Standing in the airport's long check-in line I couldn't help overhearing the thirtyish couple standing ahead of us.
The petite wife pushed her long dark hair behind her ear and wiped her eyes with the back of her hand. "I just don't want to leave this place. My mom is here and all my friends," she said between sobs.
"I know, I know," her husband said, wrapping his burly arms around her.
He stared off in the distance, then said, "Look, we've talked this over so many times and we have to go. The decision is made. We agreed we can't pass up this opportunity. Remember?"
She nodded, tears streaking her cheeks.
"It will be okay, Hon, I know it will. Can't we just go and try to be happy?"
At that moment the airlines clerk beckoned them forward.
Meeting up again
When we got to our gate, there they were. Neither one said a word. She bit her quivering lip and wiped her eyes. The husband appeared stoic, almost wooden. I know that look because I've seen it on my husband's face.
Soon the wife headed toward the ladies' restroom.
That's when I glimpsed his heart. His eyes, filled with love, were glued to her departing back. Once she was out of sight his shoulders sagged. Now his face betrayed his pain, his mouth working.
As soon as she reappeared he pasted on a smile and sat up straighter.
Perhaps she looked over and judged him to be a man without emotion or so excited and confident that her misgivings about their upcoming move didn't matter.
She sat down next to her husband, smiling a wavering smile, and he wrapped his arm around her shoulders. Neither one said a word.
How often do we miss what the one closest to us is feeling?
Often we hide what's going on inside.
The "experts" say females are more likely to be in touch with our feelings and more able to communicate them than are most males.
That being true, it's not surprising husbands and wives often talk past each other. When we wives say what we're feeling we expect our husbands to respond with equal emotion. Often they don't, either because they can't find the words or because they really don't know what they're feeling.
We mistake their silence for tuning us out. We're quick to label them "cold" or "uncaring," even "selfish."
That day I saw both sides acted out
The young husband telegraphed his personal struggle the minute his wife walked away. His shoulders drooped and his lower lip quivered. But for her sake, he never let his wife see that.
She couldn't have known he harbored some doubts of his own.
I wanted to tell them. I had to fight the urge to walk over and say, "Be honest with each other, now, before it's final, or this could drive a wedge between you. Talk it through. Cry together. Pray together. It may hurt, but it will draw you together and make you one again."
How do I know? Because my husband and I have lived out situations of our own. Lived them out both ways. Yes, we've survived and we've worked it out eventually. But later, more than once we've thought, Oh, what a waste of time and pain when we could have been there for each other.

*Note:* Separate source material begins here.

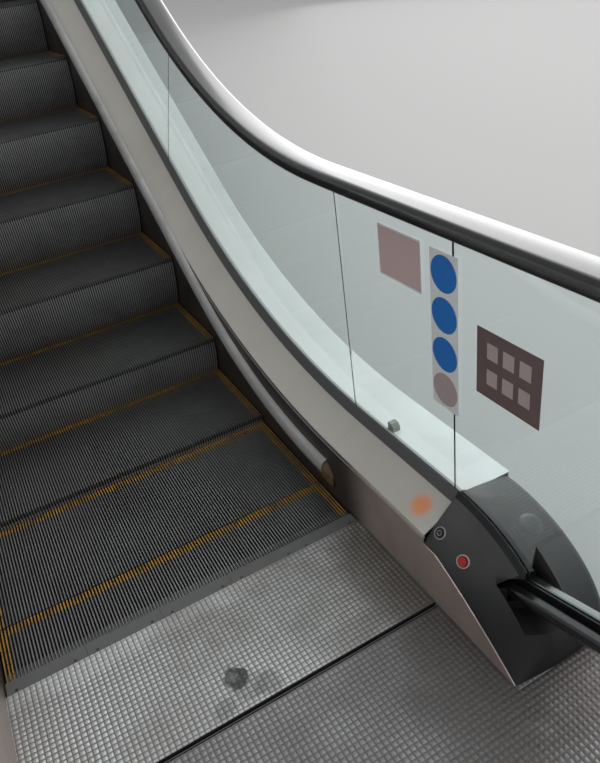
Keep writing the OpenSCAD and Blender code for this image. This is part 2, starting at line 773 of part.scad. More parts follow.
// Sheets of glass between the newels, parted by open joints
glass_z = deck_z + clamp_n;
joint_y = 75;
joint_first = 1032;
slant_joints = 4;
module newel_glass() {
    r = newel_r + glass_n;
    foot = [-newel_foot[0] - glass_n * sin(inlet_slope), newel_foot[1] - glass_n * cos(inlet_slope)];
    reach = newel_foot[0] - inlet_y + glass_n;
    translate([-newel_y, rail_z - newel_r]) circle(r = r, $fn = 144);
    polygon([[-newel_y, rail_z + glass_n], [-newel_y, rail_z - newel_r], foot,
        foot + reach * [1, -tan(inlet_slope)], [-inlet_y + 40, glass_z], [-deck_end + 20, glass_z],
        [-deck_end + 20, rail_z + glass_n]]);
}
module glass_shape() {
    slant = rise / sin(incline);
    step_d = (slant - 2 * joint_first + 300) / (slant_joints - 1);
    difference() {
        union() {
            newel_glass();
            translate([run_y, rise]) mirror([1, 0]) newel_glass();
            polygon(concat(run_points(rail_z, rail_drop, rail_r, glass_n, -deck_end,
                run_y + deck_end, 24),
                flip(deck_points(clamp_n + seat, -deck_end, run_y + deck_end))));
        }
        for (y = [joint_y, run_y - joint_y]) translate([y, -floor_h])
            square([glass_gap, rise + 2 * floor_h + rail_z]);
        for (i = [0 : slant_joints - 1])
            translate([corner_y, 0] + (joint_first + i * step_d) * [cos(incline), sin(incline)])
                rotate(incline) translate([0, -floor_h]) square([glass_gap, rail_z + 2 * floor_h]);
    }
}
module glass() {
    color([0.75, 0.9, 0.85, 0.4]) upright(glass_x, glass_t) glass_shape();
}
module glass_right() { home() glass(); }
module glass_left() { home() at_left() glass(); }

// Newel base: a moulded cover lofted across the width. From the skirt to the glass its outline
// goes over from the skirt's edge to a quarter ellipse, the crown; beyond the glass it is lower.
cap_steps = 14;
edge_x = glass_x - 5;
cap_xs = [skirt_x, skirt_x + 12, skirt_x + 32, skirt_x + 56, skirt_x + 80, edge_x,
    outer_x + 40, side_x - 14, side_x];
function edge_point(u) = let (y = deck_end + (skirt_end - deck_end) * u,
    t = max(0, (y - edge_y) / (skirt_end - edge_y)))
    [-y, cap_edge + (floor_z - cap_edge) * t + edge_bulge * t * (1 - t)];
function crown_point(x, a) = let (
    drop = lookup(x, [[edge_x, 0], [outer_x + 40, 8], [side_x - 14, 20], [side_x, 34]]),
    back = lookup(x, [[outer_x + 40, 0], [side_x - 14, 2], [side_x, 10]]))
    [-deck_end - (cap_end - back - deck_end) * sin(a), floor_z + (cap_h - drop - floor_z) * cos(a)];
function cap_point(x, a) = let (f = min(1, (x - skirt_x) / (edge_x - skirt_x)) ^ 0.85)
    (1 - f) * edge_point(sin(a)) + f * crown_point(x, a);
function cap_section(x) = [for (i = [-1 : cap_steps])
    let (q = i < 0 ? [-deck_end, floor_z] : cap_point(x, 90 * i / cap_steps)) [x, q[0], q[1]]];

// A solid through sections with as many points each, from left to right
module loft(sections) {
    m = len(sections[0]);
    n = len(sections);
    polyhedron([for (c = sections, q = c) q], concat(
        [[for (j = [0 : m - 1]) j]],
        [for (i = [0 : n - 2], j = [0 : m - 1]) each let (a = i * m + j, b = i * m + (j + 1) % m)
            [[a, a + m, b], [b, a + m, b + m]]],
        [[for (j = [m - 1 : -1 : 0]) (n - 1) * m + j]]));
}
module cap_body() {
    loft([for (x = cap_xs) cap_section(x)]);
}
port_w = 120;
port_z = 105;
port_back = inlet_y - 8;
port_point = inlet_y + 29;
slot_gap = 3;
// Plan of the port round the handrail: its back runs forward to the glass from both sides
function port_plan(gap) = [[mid_x - port_w / 2 + gap, -port_back - gap],
    [glass_x, -port_point - gap], [glass_x + glass_t, -port_point - gap],
    [mid_x + port_w / 2 - gap, -port_back - gap]];
module glass_slot(low) {
    upright(glass_x - slot_gap, glass_t + 2 * slot_gap)
        polygon([[-cap_end - 10, low], [-cap_end - 10, cap_h + 20], [-deck_end + 1, cap_h + 20],
            [-deck_end + 1, low]]);
}
module cap() {
    difference() {
        cap_body();
        glass_slot(glass_z - slot_gap);
        translate([0, 0, port_z]) linear_extrude(cap_h) polygon(concat(port_plan(0),
            [[mid_x + port_w / 2, -cap_end - 10], [mid_x - port_w / 2, -cap_end - 10]]));
        translate([mid_x - rail_w / 2 - 4, -newel_foot[0], newel_foot[1]])
            rotate([-inlet_slope, 0, 0]) translate([0, 0, -rail_t - 4])
            cube([rail_w + 8, 700, rail_t + 20]);
    }
}

// Plate that closes the port round the handrail
inlet_t = 6;
inlet_h = 62;
module inlet() {
    mouth = rail_w + 6;
    difference() {
        translate([0, 0, port_z]) linear_extrude(inlet_h) polygon(concat(port_plan(seat),
            [for (q = flip(port_plan(seat))) q - [0, inlet_t]]));
        glass_slot(glass_z);
        translate([mid_x - mouth / 2, -newel_foot[0], newel_foot[1]])
            rotate([-inlet_slope, 0, 0]) translate([0, 0, -rail_t - 4])
            cube([mouth, 700, rail_t + 20]);
    }
}
module inlets() {
    inlet();
    at_left() inlet();
}
module inlets_lower() { home() color("black") inlets(); }
module inlets_upper() { home() at_top() color("black") inlets(); }

// Places of the two controls on the flank of the lower right newel base: [place, dip, tilt]
button_at = [[skirt_x + 31.5, -492, 193], 15.8, 50];
key_at = [[skirt_x + 31, -410.5, 216.5], 0.9, 45.4];
bore_h = 26;
ring_up = 3;
module on_flank(spot) {
    translate(spot[0]) rotate([spot[1], -spot[2], 0]) children();
}
module control_bore(d) {
    translate([0, 0, -bore_h]) cylinder(h = 3 * bore_h, d = d + 2 * ring_w);
}
module control_ring(d) {
    translate([0, 0, -bore_h + 0.5]) difference() {
        cylinder(h = bore_h + ring_up, d = d + 2 * ring_w - 2 * seat);
        translate([0, 0, -1]) cylinder(h = bore_h + 10, d = d + 2 * control_gap);
    }
}

module newel_base_lower_right() {
    home() color([0.2, 0.2, 0.2]) difference() {
        cap();
        on_flank(button_at) control_bore(button_d);
        on_flank(key_at) control_bore(key_d);
    }
}
module control_rings() {
    home() color("lightgray") {
        on_flank(button_at) control_ring(button_d);
        on_flank(key_at) control_ring(key_d);
    }
}
module newel_base_lower_left() { home() color([0.2, 0.2, 0.2]) at_left() cap(); }
module newel_bases_upper() {
    home() at_top() color([0.2, 0.2, 0.2]) {
        cap();
        at_left() cap();
    }
}

module stop_button() {
    home() color("red") on_flank(button_at) translate([0, 0, -bore_h + button_travel + 1])
        cylinder(h = bore_h + ring_up, d = button_d);
}
module key_switch() {
    home() color("silver") on_flank(key_at) translate([0, 0, -bore_h + 0.5]) difference() {
        cylinder(h = bore_h + ring_up + 2, d = key_d);
        translate([-1.5, -5, bore_h - 3]) cube([3, 10, 20]);
    }
}

steps_1();
steps_2();
steps_3();
steps_4();
steps_5();
tracks();
comb_lower();
comb_upper();
comb_carrier_lower();
comb_carrier_upper();
floor_covers_lower();
floor_covers_upper();
landing_frame_lower();
landing_frame_upper();
lower_bearing();
upper_bearing();
truss_left();
truss_right();
cross_beams();
side_panels_left();
side_panels_right();
soffit();
end_plate();
skirt_left();
skirt_right();
deflectors();
inner_deck_left();
inner_deck_right();
outer_deck_left();
outer_deck_right();
gaskets_left();
gaskets_right();
glass_clamps();
glass_left();
glass_right();
handrail_guides();
handrail_left();
handrail_right();
newel_base_lower_left();
newel_base_lower_right();
newel_bases_upper();
inlets_lower();
inlets_upper();
control_rings();
deck_block();
stop_button();
key_switch();
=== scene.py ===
# %% [markdown]
# # A glass-sided escalator
# The machine comes in as solids from its CAD model. This notebook dresses it: it adds the fine
# forms that the solids leave out, gives every surface its finish, and sets up a plain studio with
# a camera at the photograph's viewpoint on the lower landing.

# %% Load the solids
import json
import math

import bpy
import numpy as np
from mathutils import Matrix, Vector


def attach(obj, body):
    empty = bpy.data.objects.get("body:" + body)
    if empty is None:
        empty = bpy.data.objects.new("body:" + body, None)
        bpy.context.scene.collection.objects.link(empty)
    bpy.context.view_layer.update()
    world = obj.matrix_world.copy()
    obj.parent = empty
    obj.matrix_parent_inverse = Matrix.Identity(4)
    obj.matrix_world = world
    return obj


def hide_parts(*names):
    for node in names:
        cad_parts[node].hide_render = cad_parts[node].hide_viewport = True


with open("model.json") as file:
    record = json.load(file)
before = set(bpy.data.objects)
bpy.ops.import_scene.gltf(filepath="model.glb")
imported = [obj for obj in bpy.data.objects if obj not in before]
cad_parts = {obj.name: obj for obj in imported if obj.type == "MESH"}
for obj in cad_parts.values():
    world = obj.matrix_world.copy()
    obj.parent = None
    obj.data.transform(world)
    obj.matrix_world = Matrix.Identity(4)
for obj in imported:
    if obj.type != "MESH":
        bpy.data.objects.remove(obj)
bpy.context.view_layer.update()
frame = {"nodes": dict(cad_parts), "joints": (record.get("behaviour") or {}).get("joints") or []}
node = frame["nodes"]

# %% [markdown]
# ## Sizes of the machine
# The same driving sizes as in the CAD model, in metres. The working frame has its origin on the
# centre line at the lower comb tips, at tread level; HOME moves a point from there into the part's
# frame, whose origin is under the lower bearing. Rows of points are N x 3 arrays.

# %% Driving sizes
HOME = np.array([0.0, 1.525, 0.150])
RISE, INCLINE = 3.4, math.radians(35)
# Steps: level run beside each comb, radius of the bends, pitch, first nose, width and cleats
LEVEL_RUN, NOSE_R = 0.297, 1.170
STEP_PITCH, FIRST_NOSE = 0.405, 0.156
STEP_W, CLEATS = 0.996, 113
CLEAT_PITCH = STEP_W / CLEATS
# Decks and handrails: height over the landing, drop on the incline, radius of the bends
DECK_Z, DECK_DROP, DECK_R = 0.208, 0.048, 2.200
RAIL_Z, RAIL_DROP, RAIL_R = 0.933, 0.018, 1.820
# Across: skirt, glass and its middle, outer side; the floor plates' height over the treads
SKIRT_X, GLASS_X, GLASS_T = 0.505, 0.615, 0.010
MID_X, SIDE_X = 0.620, 0.775
FLOOR_Z = 0.012
CORNER_Y = LEVEL_RUN + NOSE_R * math.tan(INCLINE / 2)
RUN_Y = 2 * CORNER_Y + RISE / math.tan(INCLINE)
print("run between the combs:", round(RUN_Y, 4), "m")

# %% [markdown]
# ## The step noses
# Noses sit one pitch apart along a path that is level, bends up, climbs at 35 degrees, bends back
# and is level again. The same arc-length formula as in the CAD model gives each nose its place.

# %% Where the step noses are
def nose_places():
    """Y and Z of each nose: the path is split at its straights and arcs by length along it."""
    bend = NOSE_R * INCLINE
    slant = (RUN_Y - 2 * LEVEL_RUN - 2 * NOSE_R * math.sin(INCLINE)) / math.cos(INCLINE)
    total = 2 * LEVEL_RUN + 2 * bend + slant
    count = math.ceil((total - FIRST_NOSE) / STEP_PITCH) + 1
    s = FIRST_NOSE + (np.arange(count) - 1) * STEP_PITCH
    a = np.clip((s - LEVEL_RUN) / NOSE_R, 0, INCLINE)
    d = np.clip(s - LEVEL_RUN - bend, 0, slant)
    b = np.clip((s - LEVEL_RUN - bend - slant) / NOSE_R, 0, INCLINE)
    last = np.clip(s - total + LEVEL_RUN, 0, None)
    y = (np.clip(s, None, LEVEL_RUN) + NOSE_R * np.sin(a) + d * math.cos(INCLINE)
         + NOSE_R * (math.sin(INCLINE) - np.sin(INCLINE - b)) + last)
    z = (NOSE_R * (1 - np.cos(a)) + d * math.sin(INCLINE)
         + NOSE_R * (np.cos(INCLINE - b) - math.cos(INCLINE)))
    return np.column_stack([np.zeros(count), y, z])


NOSES = nose_places()
print("step noses:", len(NOSES))

# %% [markdown]
# ## Camera
# The photograph was taken from the lower landing, looking down at the right-hand side. The camera's
# place, direction and roll were solved from the step pitch and the width between the skirts.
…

Sharing honestly--with kindness and consideration--might not have changed anything, outwardly. Still, it would have made all the difference in how we got through our days and got from here to there.
Do you mean we should never keep our feelings to ourselves?
No, of course not. To "let it all hang out" every single time can be destructive. Sometimes the most loving thing we can do is zip our lips.
Why would we do that? Because while we may not like the thing that's before us or the mess we're living through, we believe in our marriage and that's more important than our individual feelings of the moment.
What matters is that the two of us know we're in it together. One motto applies, in every situation:
Keep your eye on your oneness and overlook the temporary struggle.
As for the ending to the airport story
I don't know what happened to those two, but they caused me to look within. I had to ask myself, how often have I been so full of my own emotion I was blind to my husband's feelings?
God gave me a gift that day, a personal object lesson. A reminder to look--and judge--with my heart, not just my eyes. Otherwise it's not the kind of love Jesus spoke of.
“A new command I give you: Love one another. As I have loved you, so you must love one another." --John 13:34-35 (NIV)
It's funny how God surprises us with flashes of insight in unexpected ways, isn't it?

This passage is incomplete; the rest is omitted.